§ YOUR TASK
Copy each line exactly. Leave nothing out.

§ SUPPLIED DATA

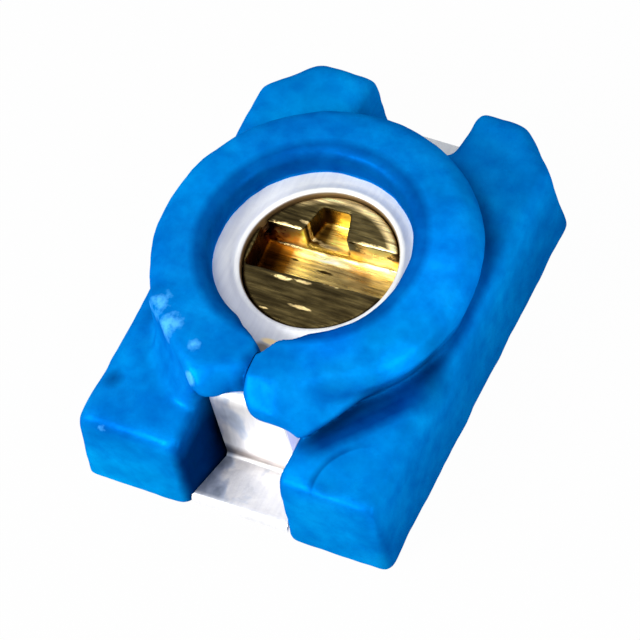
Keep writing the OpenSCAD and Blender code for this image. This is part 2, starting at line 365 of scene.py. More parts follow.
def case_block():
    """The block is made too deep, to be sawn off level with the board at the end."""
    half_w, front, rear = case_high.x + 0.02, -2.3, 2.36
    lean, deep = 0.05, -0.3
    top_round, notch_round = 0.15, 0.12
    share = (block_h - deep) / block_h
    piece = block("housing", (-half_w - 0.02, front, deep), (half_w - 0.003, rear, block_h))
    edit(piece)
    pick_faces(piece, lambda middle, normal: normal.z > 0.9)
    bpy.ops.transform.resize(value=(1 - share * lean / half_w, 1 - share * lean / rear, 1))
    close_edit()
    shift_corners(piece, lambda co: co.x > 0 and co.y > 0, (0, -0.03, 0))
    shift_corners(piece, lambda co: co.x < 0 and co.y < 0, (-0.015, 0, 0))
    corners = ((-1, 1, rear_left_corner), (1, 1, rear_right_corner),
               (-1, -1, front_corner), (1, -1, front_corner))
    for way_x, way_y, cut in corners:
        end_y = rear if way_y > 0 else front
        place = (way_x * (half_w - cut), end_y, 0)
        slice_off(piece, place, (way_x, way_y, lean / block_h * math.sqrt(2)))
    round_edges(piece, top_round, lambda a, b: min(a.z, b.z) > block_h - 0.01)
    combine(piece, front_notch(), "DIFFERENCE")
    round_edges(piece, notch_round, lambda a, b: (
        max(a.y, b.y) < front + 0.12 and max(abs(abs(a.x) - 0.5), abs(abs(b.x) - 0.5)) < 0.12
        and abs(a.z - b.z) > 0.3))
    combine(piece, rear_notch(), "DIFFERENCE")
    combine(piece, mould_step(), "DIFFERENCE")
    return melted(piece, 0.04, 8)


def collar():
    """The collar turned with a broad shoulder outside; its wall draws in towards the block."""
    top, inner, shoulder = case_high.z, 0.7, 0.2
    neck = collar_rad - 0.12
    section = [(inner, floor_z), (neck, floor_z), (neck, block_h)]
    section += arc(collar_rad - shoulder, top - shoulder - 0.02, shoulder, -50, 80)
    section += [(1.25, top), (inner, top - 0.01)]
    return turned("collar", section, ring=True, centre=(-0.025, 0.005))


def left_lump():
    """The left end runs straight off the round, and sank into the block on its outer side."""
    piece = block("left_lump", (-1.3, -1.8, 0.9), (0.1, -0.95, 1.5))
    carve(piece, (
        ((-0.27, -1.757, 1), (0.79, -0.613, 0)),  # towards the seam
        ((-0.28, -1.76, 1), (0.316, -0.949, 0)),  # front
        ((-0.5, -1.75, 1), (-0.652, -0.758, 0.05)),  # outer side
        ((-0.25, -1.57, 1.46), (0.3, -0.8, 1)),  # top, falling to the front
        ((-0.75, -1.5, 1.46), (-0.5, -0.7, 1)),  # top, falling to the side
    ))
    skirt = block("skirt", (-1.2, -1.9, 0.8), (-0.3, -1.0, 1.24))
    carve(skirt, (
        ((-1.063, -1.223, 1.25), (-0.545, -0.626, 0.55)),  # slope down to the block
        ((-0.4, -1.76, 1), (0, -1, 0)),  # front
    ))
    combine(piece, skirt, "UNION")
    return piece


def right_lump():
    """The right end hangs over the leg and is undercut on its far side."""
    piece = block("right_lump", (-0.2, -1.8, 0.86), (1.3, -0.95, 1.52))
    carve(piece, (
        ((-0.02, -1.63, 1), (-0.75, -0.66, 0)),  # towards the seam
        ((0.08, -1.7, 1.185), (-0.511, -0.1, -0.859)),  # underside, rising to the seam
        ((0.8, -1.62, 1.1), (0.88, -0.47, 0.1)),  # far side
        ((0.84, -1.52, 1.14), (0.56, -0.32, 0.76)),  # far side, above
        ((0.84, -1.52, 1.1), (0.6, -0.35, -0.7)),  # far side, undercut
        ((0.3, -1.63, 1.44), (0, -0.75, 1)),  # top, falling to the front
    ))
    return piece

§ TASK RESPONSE
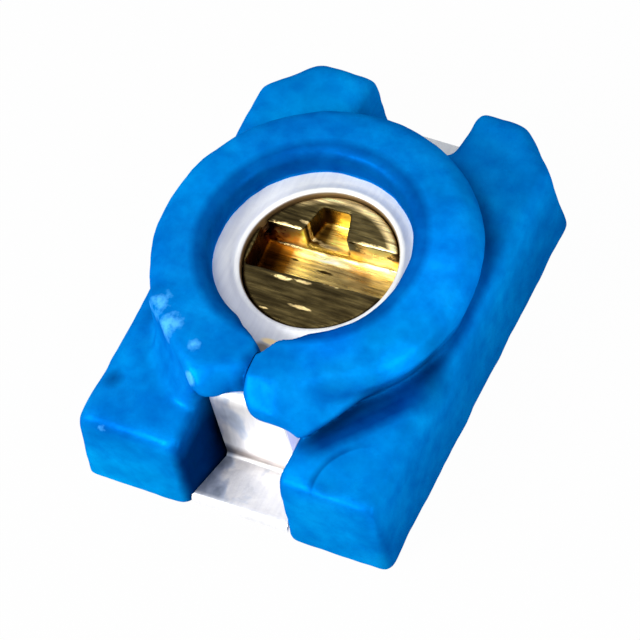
Keep writing the OpenSCAD and Blender code for this image. This is part 2, starting at line 365 of scene.py. More parts follow.
def case_block():
    """The block is made too deep, to be sawn off level with the board at the end."""
    half_w, front, rear = case_high.x + 0.02, -2.3, 2.36
    lean, deep = 0.05, -0.3
    top_round, notch_round = 0.15, 0.12
    share = (block_h - deep) / block_h
    piece = block("housing", (-half_w - 0.02, front, deep), (half_w - 0.003, rear, block_h))
    edit(piece)
    pick_faces(piece, lambda middle, normal: normal.z > 0.9)
    bpy.ops.transform.resize(value=(1 - share * lean / half_w, 1 - share * lean / rear, 1))
    close_edit()
    shift_corners(piece, lambda co: co.x > 0 and co.y > 0, (0, -0.03, 0))
    shift_corners(piece, lambda co: co.x < 0 and co.y < 0, (-0.015, 0, 0))
    corners = ((-1, 1, rear_left_corner), (1, 1, rear_right_corner),
               (-1, -1, front_corner), (1, -1, front_corner))
    for way_x, way_y, cut in corners:
        end_y = rear if way_y > 0 else front
        place = (way_x * (half_w - cut), end_y, 0)
        slice_off(piece, place, (way_x, way_y, lean / block_h * math.sqrt(2)))
    round_edges(piece, top_round, lambda a, b: min(a.z, b.z) > block_h - 0.01)
    combine(piece, front_notch(), "DIFFERENCE")
    round_edges(piece, notch_round, lambda a, b: (
        max(a.y, b.y) < front + 0.12 and max(abs(abs(a.x) - 0.5), abs(abs(b.x) - 0.5)) < 0.12
        and abs(a.z - b.z) > 0.3))
    combine(piece, rear_notch(), "DIFFERENCE")
    combine(piece, mould_step(), "DIFFERENCE")
    return melted(piece, 0.04, 8)


def collar():
    """The collar turned with a broad shoulder outside; its wall draws in towards the block."""
    top, inner, shoulder = case_high.z, 0.7, 0.2
    neck = collar_rad - 0.12
    section = [(inner, floor_z), (neck, floor_z), (neck, block_h)]
    section += arc(collar_rad - shoulder, top - shoulder - 0.02, shoulder, -50, 80)
    section += [(1.25, top), (inner, top - 0.01)]
    return turned("collar", section, ring=True, centre=(-0.025, 0.005))


def left_lump():
    """The left end runs straight off the round, and sank into the block on its outer side."""
    piece = block("left_lump", (-1.3, -1.8, 0.9), (0.1, -0.95, 1.5))
    carve(piece, (
        ((-0.27, -1.757, 1), (0.79, -0.613, 0)),  # towards the seam
        ((-0.28, -1.76, 1), (0.316, -0.949, 0)),  # front
        ((-0.5, -1.75, 1), (-0.652, -0.758, 0.05)),  # outer side
        ((-0.25, -1.57, 1.46), (0.3, -0.8, 1)),  # top, falling to the front
        ((-0.75, -1.5, 1.46), (-0.5, -0.7, 1)),  # top, falling to the side
    ))
    skirt = block("skirt", (-1.2, -1.9, 0.8), (-0.3, -1.0, 1.24))
    carve(skirt, (
        ((-1.063, -1.223, 1.25), (-0.545, -0.626, 0.55)),  # slope down to the block
        ((-0.4, -1.76, 1), (0, -1, 0)),  # front
    ))
    combine(piece, skirt, "UNION")
    return piece


def right_lump():
    """The right end hangs over the leg and is undercut on its far side."""
    piece = block("right_lump", (-0.2, -1.8, 0.86), (1.3, -0.95, 1.52))
    carve(piece, (
        ((-0.02, -1.63, 1), (-0.75, -0.66, 0)),  # towards the seam
        ((0.08, -1.7, 1.185), (-0.511, -0.1, -0.859)),  # underside, rising to the seam
        ((0.8, -1.62, 1.1), (0.88, -0.47, 0.1)),  # far side
        ((0.84, -1.52, 1.14), (0.56, -0.32, 0.76)),  # far side, above
        ((0.84, -1.52, 1.1), (0.6, -0.35, -0.7)),  # far side, undercut
        ((0.3, -1.63, 1.44), (0, -0.75, 1)),  # top, falling to the front
    ))
    return piece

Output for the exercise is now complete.